QUESTION: Ian, no, with all due respect –

MR. KELLY: You’re asking me to look ahead and predict --

QUESTION: No, we’re asking –

MR. KELLY: -- what we’re going to support or won’t support, and I don’t know what’s going to happen between now and November 29th.

QUESTION: So you’re saying that like –

QUESTION: But the answer – but the question: Is have you given the assurances to either DeMint or to whoever, or have you told the Hondurans?
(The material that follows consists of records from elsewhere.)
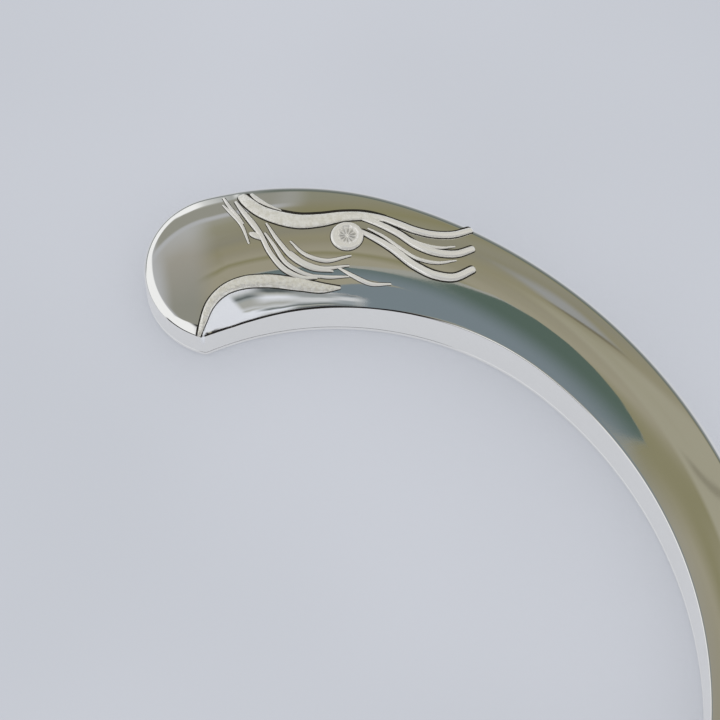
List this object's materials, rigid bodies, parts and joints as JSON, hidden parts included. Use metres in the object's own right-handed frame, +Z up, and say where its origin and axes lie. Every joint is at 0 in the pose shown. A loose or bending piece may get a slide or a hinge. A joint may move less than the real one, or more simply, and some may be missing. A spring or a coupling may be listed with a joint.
{
  "type": "baby rattle",
  "caption": "Hollow polished silver C-shaped hand rattle with a stylised head at each end and loose beads sealed inside.",
  "frame": {"origin": "centre of the C's bounding box, on the flat back that it lies on", "axes": "+Z up out of the crowned face, +Y along the C's long side, towards the upper head, and the C opens towards -X"},
  "size_m": [0.0584, 0.102, 0.0062],
  "materials": {
    "polished_silver": "polished",
    "raw_silver": "satin",
    "steel_bead": "gloss"
  },
  "bodies": {
    "shell": {"front_shell": "polished_silver", "back_plate": "polished_silver", "inner_bearer_strip": "raw_silver", "outer_bearer_strip": "raw_silver", "upper_head_bearer_strip": "raw_silver", "lower_head_bearer_strip": "raw_silver", "upper_baffle": "raw_silver", "lower_baffle": "raw_silver", "upper_vent_plug": "polished_silver", "lower_vent_plug": "polished_silver"},
    "bead_01_body": {"bead_01": "steel_bead"},
    "bead_02_body": {"bead_02": "steel_bead"},
    "bead_03_body": {"bead_03": "steel_bead"},
    "bead_04_body": {"bead_04": "steel_bead"},
    "bead_05_body": {"bead_05": "steel_bead"},
    "bead_06_body": {"bead_06": "steel_bead"},
    "bead_07_body": {"bead_07": "steel_bead"},
    "bead_08_body": {"bead_08": "steel_bead"},
    "bead_09_body": {"bead_09": "steel_bead"},
    "bead_10_body": {"bead_10": "steel_bead"}
  },
  "joints": [
    {"name": "bead_01_roll", "type": "hinge", "parent": "shell", "child": "bead_01_body", "pos_m": [-0.02093, 0, 0.0024], "axis": [0, 0, 1], "range_deg": [-3.5, 3.5]},
    {"name": "bead_02_roll", "type": "hinge", "parent": "shell", "child": "bead_02_body", "pos_m": [-0.02093, 0, 0.0024], "axis": [0, 0, 1], "range_deg": [-3.5, 3.5]},
    {"name": "bead_03_roll", "type": "hinge", "parent": "shell", "child": "bead_03_body", "pos_m": [-0.02093, 0, 0.0024], "axis": [0, 0, 1], "range_deg": [-3.5, 3.5]},
    {"name": "bead_04_roll", "type": "hinge", "parent": "shell", "child": "bead_04_body", "pos_m": [-0.02093, 0, 0.0024], "axis": [0, 0, 1], "range_deg": [-3.5, 3.5]},
    {"name": "bead_05_roll", "type": "hinge", "parent": "shell", "child": "bead_05_body", "pos_m": [-0.02093, 0, 0.0024], "axis": [0, 0, 1], "range_deg": [-3.5, 3.5]},
    {"name": "bead_06_roll", "type": "hinge", "parent": "shell", "child": "bead_06_body", "pos_m": [-0.02093, 0, 0.0024], "axis": [0, 0, 1], "range_deg": [-3.5, 3.5]},
    {"name": "bead_07_roll", "type": "hinge", "parent": "shell", "child": "bead_07_body", "pos_m": [-0.02093, 0, 0.0024], "axis": [0, 0, 1], "range_deg": [-3.5, 3.5]},
    {"name": "bead_08_roll", "type": "hinge", "parent": "shell", "child": "bead_08_body", "pos_m": [-0.02093, 0, 0.0024], "axis": [0, 0, 1], "range_deg": [-3.5, 3.5]},
    {"name": "bead_09_roll", "type": "hinge", "parent": "shell", "child": "bead_09_body", "pos_m": [-0.02093, 0, 0.0024], "axis": [0, 0, 1], "range_deg": [-3.5, 3.5]},
    {"name": "bead_10_roll", "type": "hinge", "parent": "shell", "child": "bead_10_body", "pos_m": [-0.02093, 0, 0.0024], "axis": [0, 0, 1], "range_deg": [-3.5, 3.5]}
  ]
}
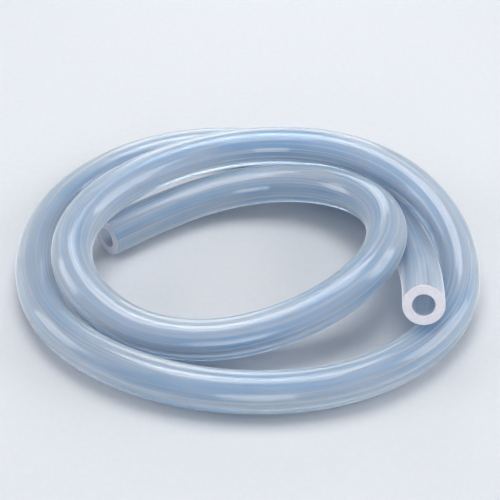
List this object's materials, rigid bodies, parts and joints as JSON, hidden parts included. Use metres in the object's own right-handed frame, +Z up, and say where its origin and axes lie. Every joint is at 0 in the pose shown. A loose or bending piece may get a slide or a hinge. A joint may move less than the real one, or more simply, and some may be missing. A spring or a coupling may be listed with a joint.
{
  "type": "silicone tubing coil",
  "caption": "Loose coil of thick-walled translucent silicone tubing with both ends cut square and bare.",
  "frame": {"origin": "on the surface that the coil lies on, under the middle of its outline", "axes": "+Z up from that surface, +X along the coil's widest extent, +Y from the side with the raised end's face towards the side where the turns cross"},
  "size_m": [0.1729, 0.1598, 0.0321],
  "materials": {
    "silicone": "translucent satin"
  },
  "bodies": {
    "root": {"tubing": "silicone"}
  },
  "joints": []
}
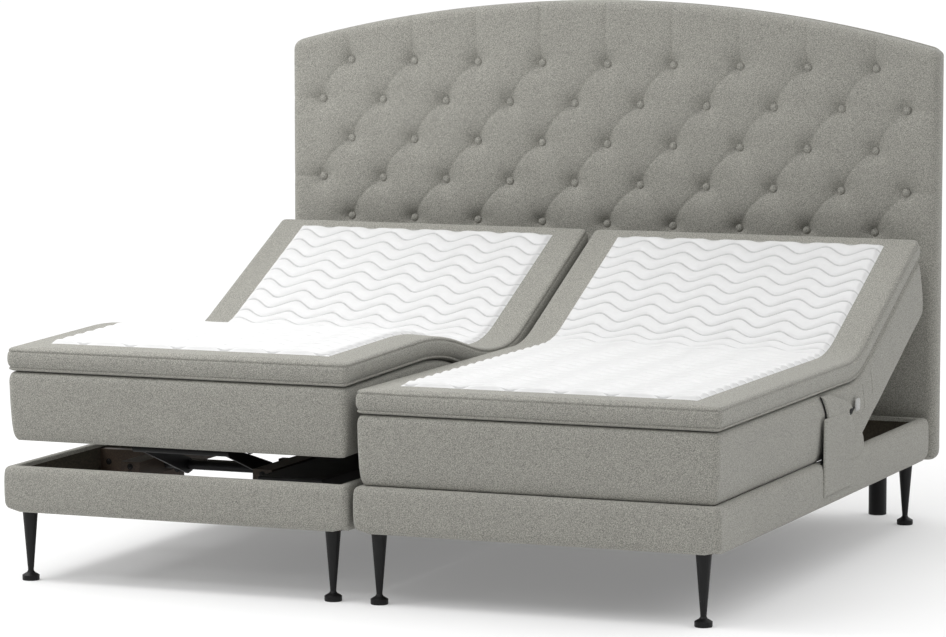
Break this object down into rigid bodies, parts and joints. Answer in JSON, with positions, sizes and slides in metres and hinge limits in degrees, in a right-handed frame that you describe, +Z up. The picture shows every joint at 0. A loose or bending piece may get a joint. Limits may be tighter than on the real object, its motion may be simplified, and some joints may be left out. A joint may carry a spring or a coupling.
{
  "type": "adjustable bed",
  "caption": "Double adjustable bed: upholstered halves on legs, each with a rising back, thigh and calf section, toppers and an arched buttoned headboard.",
  "frame": {"origin": "on the floor, under the middle of the whole bed's box", "axes": "+Z up, +Y from the foot end to the headboard, +X to the right as seen from the foot end"},
  "size_m": [2.144, 2.1542, 1.593],
  "materials": {
    "upholstery": "matte",
    "topper_cloth": "matte",
    "wood": "satin",
    "black_metal": "satin",
    "black_plastic": "satin",
    "steel": "satin"
  },
  "bodies": {
    "frame": {"foot_rail_left": "upholstery", "head_rail_left": "upholstery", "outer_side_rail_left": "upholstery", "inner_side_rail_left": "upholstery", "seat_block_left": "upholstery", "foot_rail_right": "upholstery", "head_rail_right": "upholstery", "outer_side_rail_right": "upholstery", "inner_side_rail_right": "upholstery", "seat_block_right": "upholstery", "headboard_padding": "upholstery", "headboard_board": "upholstery", "seat_topper_left": "topper_cloth", "seat_topper_right": "topper_cloth", "outer_ledge_left": "wood", "inner_ledge_left": "wood", "outer_drive_beam_left": "wood", "inner_drive_beam_left": "wood", "cross_board_left": "wood", "outer_ledge_right": "wood", "inner_ledge_right": "wood", "outer_drive_beam_right": "wood", "inner_drive_beam_right": "wood", "cross_board_right": "wood", "foot_outer_leg_left": "black_metal", "foot_inner_leg_left": "black_metal", "head_outer_leg_left": "black_metal", "head_inner_leg_left": "black_metal", "headboard_post_left": "black_metal", "foot_outer_leg_right": "black_metal", "foot_inner_leg_right": "black_metal", "head_outer_leg_right": "black_metal", "head_inner_leg_right": "black_metal", "headboard_post_right": "black_metal", "drive_unit_left": "black_plastic", "drive_unit_right": "black_plastic", "back_hinge_rod_left": "steel", "back_hinge_rod_right": "steel"},
    "back_section_left": {"back_block_left": "upholstery", "back_topper_left": "topper_cloth"},
    "thigh_section_left": {"thigh_block_left": "upholstery", "thigh_topper_left": "topper_cloth", "thigh_hinge_rod_left": "steel", "knee_hinge_rod_left": "steel"},
    "calf_section_left": {"calf_block_left": "upholstery", "calf_topper_left": "topper_cloth"},
    "back_lift_left": {"back_lift_shaft_left": "black_metal"},
    "thigh_lift_left": {"thigh_lift_shaft_left": "black_metal"},
    "calf_lift_left": {"calf_lift_shaft_left": "black_metal"},
    "back_section_right": {"back_block_right": "upholstery", "back_topper_right": "topper_cloth"},
    "thigh_section_right": {"thigh_block_right": "upholstery", "thigh_topper_right": "topper_cloth", "thigh_hinge_rod_right": "steel", "knee_hinge_rod_right": "steel"},
    "calf_section_right": {"calf_block_right": "upholstery", "calf_topper_right": "topper_cloth"},
    "back_lift_right": {"back_lift_shaft_right": "black_metal"},
    "thigh_lift_right": {"thigh_lift_shaft_right": "black_metal"},
    "calf_lift_right": {"calf_lift_shaft_right": "black_metal"}
  },
  "joints": [
    {"name": "back_hinge_left", "type": "hinge", "parent": "frame", "child": "back_section_left", "pos_m": [-0.5365, 0.19785, 0.488], "axis": [1, 0, 0], "range_deg": [-25, 40]},
    {"name": "thigh_hinge_left", "type": "hinge", "parent": "frame", "child": "thigh_section_left", "pos_m": [-0.5365, -0.05215, 0.488], "axis": [-1, 0, 0], "range_deg": [-13.5, 16.5]},
    {"name": "knee_hinge_left", "type": "hinge", "parent": "thigh_section_left", "child": "calf_section_left", "pos_m": [-0.5365, -0.40707, 0.57321], "axis": [1, 0, 0], "range_deg": [-15.4, 18.72]},
    {"name": "back_lift_pivot_left", "type": "hinge", "parent": "frame", "child": "back_lift_left", "pos_m": [-0.5365, 0.23785, 0.285], "axis": [1, 0, 0], "range_deg": [-19.5, 30.9]},
    {"name": "thigh_lift_pivot_left", "type": "hinge", "parent": "frame", "child": "thigh_lift_left", "pos_m": [-0.5365, -0.15215, 0.285], "axis": [-1, 0, 0], "range_deg": [-16.97, 20.63]},
    {"name": "calf_lift_pivot_left", "type": "hinge", "parent": "frame", "child": "calf_lift_left", "pos_m": [-0.5365, -0.58215, 0.285], "axis": [-1, 0, 0], "range_deg": [-13.8, 16.75]},
    {"name": "back_hinge_right", "type": "hinge", "parent": "frame", "child": "back_section_right", "pos_m": [0.5365, 0.19785, 0.488], "axis": [1, 0, 0], "range_deg": [-25, 40]},
    {"name": "thigh_hinge_right", "type": "hinge", "parent": "frame", "child": "thigh_section_right", "pos_m": [0.5365, -0.05215, 0.488], "axis": [-1, 0, 0], "range_deg": [0, 30]},
    {"name": "knee_hinge_right", "type": "hinge", "parent": "thigh_section_right", "child": "calf_section_right", "pos_m": [0.5365, -0.41715, 0.488], "axis": [1, 0, 0], "range_deg": [-0.5, 33.62]},
    {"name": "back_lift_pivot_right", "type": "hinge", "parent": "frame", "child": "back_lift_right", "pos_m": [0.5365, 0.23785, 0.285], "axis": [1, 0, 0], "range_deg": [-19.5, 30.9]},
    {"name": "thigh_lift_pivot_right", "type": "hinge", "parent": "frame", "child": "thigh_lift_right", "pos_m": [0.5365, -0.15215, 0.285], "axis": [-1, 0, 0], "range_deg": [-0.5, 37.1]},
    {"name": "calf_lift_pivot_right", "type": "hinge", "parent": "frame", "child": "calf_lift_right", "pos_m": [0.5365, -0.58215, 0.285], "axis": [-1, 0, 0], "range_deg": [-0.5, 30.05]}
  ],
  "couplings": [
    {"joint": "knee_hinge_left", "follows": "thigh_hinge_left", "ratio": 1.104},
    {"joint": "back_lift_pivot_left", "follows": "back_hinge_left", "ratio": 0.76},
    {"joint": "thigh_lift_pivot_left", "follows": "thigh_hinge_left", "ratio": 1.22},
    {"joint": "calf_lift_pivot_left", "follows": "thigh_hinge_left", "ratio": 0.985},
    {"joint": "knee_hinge_right", "follows": "thigh_hinge_right", "ratio": 1.104},
    {"joint": "back_lift_pivot_right", "follows": "back_hinge_right", "ratio": 0.76},
    {"joint": "thigh_lift_pivot_right", "follows": "thigh_hinge_right", "ratio": 1.22},
    {"joint": "calf_lift_pivot_right", "follows": "thigh_hinge_right", "ratio": 0.985}
  ]
}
MR. KELLY: I’ll get you that answer.

QUESTION: Yeah, right. That – and this is the question, though. Have you told them, or anyone else, that no matter whether Zelaya is reinstated or not, you’re going to support – you’ll recognize the election? I’m not asking you to predict what is going to happen, if he comes back or not. But there’s got to be a bottom line here, or else the whole policy just kind of falls apart and the people don’t – Micheletti’s people think that they have your support, then Zelaya (inaudible) --

MR. KELLY: Okay. Well, you’re – then you’re back to that question that I took and I said we’ll get you the information on.

So: Reporters can see that "there is no bottom line". Micheletti can see that there is no accountability. The US State Department apparently is the only party unable to see what is clear in front of everyone: this accord is not viable.

1 comment:

phoenixwoman said...

RAJ says, AARGH! This makes no sense!!! If the issue is the unilateral action of appointing a (dis)unity government, why be "disappointed" with both sides?"

You remember the line from Through the Looking Glass about "jam yesterday and jam tomorrow, but never jam today." This is a similar formulation. The position of the United States is that Zelaya and Micheletti must (a) agree on (b) the restoration of the constitional order. If Micheletti refuses to restore the constitutional order, then he has failed at point (b), but if Zelaya disagrees with Micheletti's refusal to restore the constitutional order, then he has failed at point (a), namely the requirement to agree, which must be the more serious affront because that clause comes first. At least it does so on Thursdays and weekends.

Why the reporters don't just laugh at Kelly is beyond me.